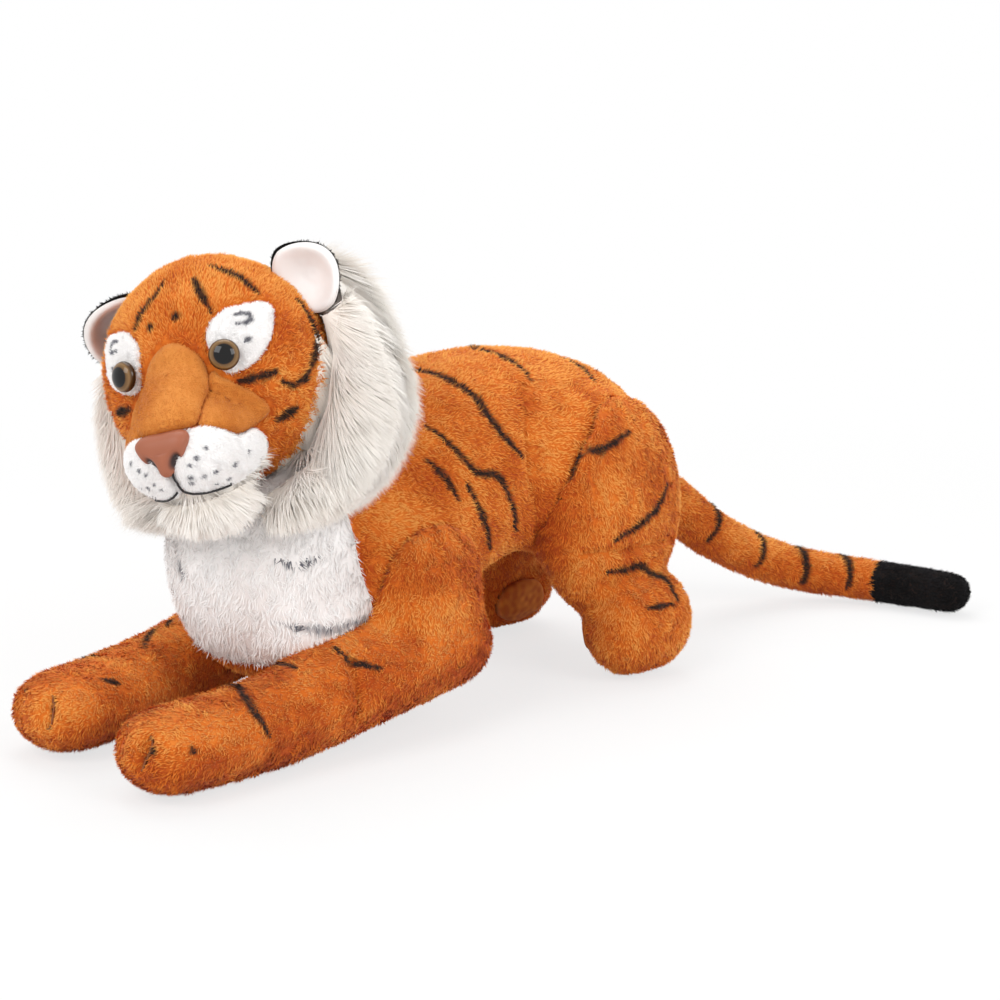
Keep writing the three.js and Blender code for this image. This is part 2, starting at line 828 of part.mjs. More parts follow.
// The axis about which a leg swings out
const outward = (sign) => new THREE.Vector3(0, 0, sign);

// Front legs: an upper arm and a forearm in one cover, which swings out about the back of the shoulder
const forearmShares = [
  // elbow to tip, share of the elbow's lift, of the bend inwards, and of the paw's fullness
  [0, 1, 0, 0],
  [0.32, 0.55, 0, 0],
  [0.62, 0, 0.45, 0],
  [0.85, 0, 0.8, 1],
  [1, 0, 1, 1],
];
const toeShares = [
  // out from the middle of the paw, up from its underside
  [0.38, 0.78],
  [0.4, 0.62],
  [0.38, 0.46],
];
for (const [side, sign] of bothSides) {
  const shoulder = new THREE.Group();
  shoulder.position.set(sign * shoulderAside, shoulderBack + upperArmDepth / 3, shoulderHeight / 2);
  tiger.add(shoulder);
  const upperArm = {
    spine: [
      new THREE.Vector3(sign * shoulderAside, shoulderBack, shoulderHeight),
      new THREE.Vector3((sign * (shoulderAside + forearmAside)) / 2, shoulderBack, shoulderHeight / 2),
      new THREE.Vector3(sign * forearmAside, shoulderBack, elbowLift),
    ],
    girths: [
      [0, upperArmWidth / 2, upperArmDepth / 2, upperArmDepth / 2],
      [1, upperArmWidth / 2, upperArmDepth / 2, upperArmDepth / 2],
    ],
    startRound: upperArmDepth / 2,
    endRound: forearmDiameter / 2,
    rings: 3,
    sides: sidesLimb,
    top: forward,
  };
  const mix = THREE.MathUtils.lerp;
  const forearm = {
    spine: forearmShares.map(
      ([along, lift, inward, paw]) =>
        new THREE.Vector3(
          sign * mix(forearmAside, pawAside, inward),
          mix(elbowBack, -pawReach, along),
          mix(forearmDiameter, pawHeight, paw) / 2 - floorFlat + lift * elbowLift
        )
    ),
    girths: forearmShares.map(([along, , , paw]) => [
      along,
      mix(forearmDiameter, pawWidth, paw) / 2,
      mix(forearmDiameter, pawHeight, paw) / 2,
      mix(forearmDiameter, pawHeight, paw) / 2,
    ]),
    startRound: forearmDiameter / 2,
    endRound: pawRound,
    rings: 6,
    sides: sidesLimb,
    top: up,
  };
  const torsoSwept = sweptBy(torsoRoom, shoulder.position, outward(sign), 0, legLimit, limbSteps);
  const inside = innerFace(upperArm).add(innerFace(forearm));
  const cover = stuffed(upperArm)
    .add(stuffed(forearm))
    .subtract(inside)
    .subtract(torsoSwept)
    .subtract(floor);
  const filling = fillingOf(upperArm).add(fillingOf(forearm)).subtract(torsoSwept);
  shoulder.add(pieceOf(`front_leg_cover_${side}`, seenFrom(shoulder, cover), orangePlush));
  shoulder.add(pieceOf(`front_leg_filling_${side}`, seenFrom(shoulder, filling), fibre));
  for (const [place, toe] of [['inner', -1], ['outer', 1]]) {
    const starts = toeShares.map(([out, rise]) =>
      new THREE.Vector3(sign * (pawAside + (toe * out * pawWidth) / 2), -reach, rise * pawHeight)
    );
    const thread = threadOver(stuffed(forearm), starts, backward).subtract(stuffed(forearm, threadLift));
    shoulder.add(pieceOf(`toe_thread_${side}_${place}`, seenFrom(shoulder, thread), brownThread));
  }
}

// Hind legs: a broad thigh and a stubby foot in one cover, which swings out about the back of the hip
for (const [side, sign] of bothSides) {
  const far = sign < 0 ? 1 : 0;
  const aside = footAside - far * farFootIn;
  const front = footFront + far * farFootBack;
  const hip = new THREE.Group();
  hip.position.set(sign * hipAside, hipBack + thighLength / 3, hipHeight);
  tiger.add(hip);
  const thigh = ovalForm(
    new THREE.Vector3(sign * hipAside, hipBack - thighLength / 2, hipHeight),
    new THREE.Vector3(sign * hipAside, hipBack + thighLength / 2, hipHeight),
    thighWidth / 2,
    thighTall / 2,
    sidesRound
  );
  const foot = {
    spine: [0, 1 / 2, 1].map(
      (share) =>
        new THREE.Vector3(sign * aside, front + footLength * (1 - share), footHeight / 2 - floorFlat)
    ),
    girths: [
      [0, footWidth / 2, footHeight / 2, footHeight / 2],
      [1, footWidth / 2, footHeight / 2, footHeight / 2],
    ],
    startRound: footRound,
    endRound: footRound,
    rings: 3,
    sides: sidesLimb,
    top: up,
  };
  const torsoSwept = sweptBy(torsoRoom, hip.position, outward(sign), 0, legLimit, limbSteps);
  const inside = innerFace(thigh).add(innerFace(foot));
  const shell = stuffed(thigh)
    .add(stuffed(foot))
    .subtract(inside)
    .subtract(torsoSwept)
    .subtract(floor);
  const soleShares = [
    [0, -0.5],
    [0.42, -0.3],
    [0.5, 0.1],
    [0.3, 0.5],
    [-0.3, 0.5],
    [-0.5, 0.1],
    [-0.42, -0.3],
  ];
  const sole = (grow) => {
    const outline = outlineOf(soleShares, solePadWidth, solePadHeight, 0, footHeight / 3, grow);
    const prism = throughFront(outline, -footLength, 0);
    const turned = turnedAbout(prism, new THREE.Vector3(), up, -sign * degrees(solePadTurn));
    return turned
      .translate(sign * aside, front + footLength / 2, 0)
      .intersect(stuffed(foot, clothThickness));
  };
  hip.add(pieceOf(`hind_leg_cover_${side}`, seenFrom(hip, shell.subtract(sole(seamGap))), orangePlush));
  hip.add(pieceOf(`sole_pad_${side}`, seenFrom(hip, shell.intersect(sole(0))), tanVelvet));
  const filling = fillingOf(thigh).add(fillingOf(foot)).subtract(torsoSwept);
  hip.add(pieceOf(`hind_leg_filling_${side}`, seenFrom(hip, filling), fibre));
}

// Tail: it comes down from the rump, lies on the floor and bends to the left
const tailLying = tailTipDiameter / 2 - floorFlat;
const tailShares = [
  // across the sweep, back along the reach, height above the floor
  [0, -0.08, 1.14],
  [0.024, 0.16, 0.86],
  [0.07, 0.4, 0.46],
  [0.19, 0.69, 0.13],
  [0.5, 0.9, 0.02],
  [1, 1, 0],
];
const tailRoot = new THREE.Group();
tailRoot.position.set(0, tailRootBack, tailRootHeight);
tiger.add(tailRoot);
const tailForm = {
  spine: tailShares.map(
    ([across, back, rise]) =>
      new THREE.Vector3(
        across * tailSweep,
        tailRootBack + back * tailReach,
        tailLying + rise * (tailRootHeight - tailLying)
      )
  ),
  girths: [
    [0, tailRootDiameter / 2, tailRootDiameter / 2, tailRootDiameter / 2],
    [0.45, tailMiddleDiameter / 2, tailMiddleDiameter / 2, tailMiddleDiameter / 2],
    [1, tailTipDiameter / 2, tailTipDiameter / 2, tailTipDiameter / 2],
  ],
  startRound: tailRound,
  endRound: tailRound,
  rings: 12,
  sides: sidesLimb,
  top: up,
};
const tailSpine = new THREE.CatmullRomCurve3(tailForm.spine);
const tipShare = 1 - tailTipLength / tailSpine.getLength();
const tipSeam = tailSpine.getPointAt(tipShare);
const tipWay = tailSpine.getTangentAt(tipShare);
const tipSide = (shift) => beyond(tipSeam.clone().addScaledVector(tipWay, shift), tipWay);
const tailSwept = sweptBy(torsoRoom, tailRoot.position, up, -tailLimit, tailLimit, 2 * limbSteps);
const tailShell = stuffed(tailForm).subtract(innerFace(tailForm)).subtract(tailSwept).subtract(floor);
const tailFilling = fillingOf(tailForm).subtract(tailSwept);
tailRoot.add(pieceOf('tail_cover', seenFrom(tailRoot, tailShell.subtract(tipSide(0))), orangePlush));
tailRoot.add(pieceOf('tail_tip', seenFrom(tailRoot, tailShell.intersect(tipSide(seamGap))), blackPlush));
tailRoot.add(pieceOf('tail_filling', seenFrom(tailRoot, tailFilling), fibre));

// The origin is on the floor, under the middle of the animal's box
const box = new THREE.Box3().setFromObject(tiger, true);
tiger.position.set(-(box.min.x + box.max.x) / 2, -(box.min.y + box.max.y) / 2, -box.min.z);
tiger.updateMatrixWorld(true);

export default tiger;
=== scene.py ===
from math import cos, pi, radians, sin, sqrt

import bpy
import numpy as np
from mathutils import Matrix, Vector
from mathutils.bvhtree import BVHTree


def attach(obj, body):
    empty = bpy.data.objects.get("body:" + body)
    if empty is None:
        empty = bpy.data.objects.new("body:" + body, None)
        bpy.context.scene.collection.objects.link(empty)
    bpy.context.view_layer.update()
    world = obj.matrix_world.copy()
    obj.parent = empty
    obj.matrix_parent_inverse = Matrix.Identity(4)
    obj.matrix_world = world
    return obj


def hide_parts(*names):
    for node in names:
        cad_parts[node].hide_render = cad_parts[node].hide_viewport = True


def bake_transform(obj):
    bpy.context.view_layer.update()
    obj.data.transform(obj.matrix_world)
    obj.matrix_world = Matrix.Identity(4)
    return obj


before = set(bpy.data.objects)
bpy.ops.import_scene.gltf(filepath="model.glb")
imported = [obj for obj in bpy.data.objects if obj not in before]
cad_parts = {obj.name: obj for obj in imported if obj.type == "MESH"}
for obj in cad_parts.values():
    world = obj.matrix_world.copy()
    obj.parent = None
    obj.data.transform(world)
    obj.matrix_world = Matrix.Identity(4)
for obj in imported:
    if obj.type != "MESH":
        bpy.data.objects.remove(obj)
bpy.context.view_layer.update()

# The view: the photograph looks at the animal's left front corner from a little above its back.
# The camera stands about 2.4 metres off, with a long lens.
MM = 0.001
LOOK_AT = Vector((-0.1116, 0.0734, 0.150))
CAMERA_PLACE = Vector((1.5525, -1.5509, 0.6612))
LENS = 81.3  # millimetres
CLIP_END = 100


def aimed_from(place):
    """The turn of a camera or lamp that looks from a place at the animal."""
    return (LOOK_AT - Vector(place)).to_track_quat("-Z", "Y").to_euler()


bpy.ops.object.camera_add(location=CAMERA_PLACE)
camera = bpy.context.object
camera.name = "camera"
camera.rotation_euler = aimed_from(CAMERA_PLACE)
camera.data.lens = LENS
camera.data.clip_end = CLIP_END
bpy.context.scene.camera = camera


# The studio: a pale floor that fades to white, and large soft lamps on both sides of the camera
# and over the animal's back. Only camera, glossy and transmission rays see the white, so it adds
# no light to the animal.
def fill_in(made, entries):
    for entry, value in entries.items():
        made.inputs[entry].default_value = value


def node(tree, kind, entries=None, **settings):
    """A new shader node, with its settings and the values of its inputs."""
    made = tree.nodes.new(kind)
    for name, value in settings.items():
        setattr(made, name, value)
    fill_in(made, entries or {})
    return made


def link(tree, start, output, end, entry):
    tree.links.new(start.outputs[output], end.inputs[entry])


def new_material(name):
    """A new material, its node tree and the Principled shader in it."""
    material = bpy.data.materials.new(name)
    material.use_nodes = True
    return material, material.node_tree, material.node_tree.nodes["Principled BSDF"]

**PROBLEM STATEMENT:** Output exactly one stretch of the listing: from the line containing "the animal's box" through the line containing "if empty is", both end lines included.

**WRITTEN ANSWER:**
// The origin is on the floor, under the middle of the animal's box
const box = new THREE.Box3().setFromObject(tiger, true);
tiger.position.set(-(box.min.x + box.max.x) / 2, -(box.min.y + box.max.y) / 2, -box.min.z);
tiger.updateMatrixWorld(true);

export default tiger;
=== scene.py ===
from math import cos, pi, radians, sin, sqrt

import bpy
import numpy as np
from mathutils import Matrix, Vector
from mathutils.bvhtree import BVHTree


def attach(obj, body):
    empty = bpy.data.objects.get("body:" + body)
    if empty is None:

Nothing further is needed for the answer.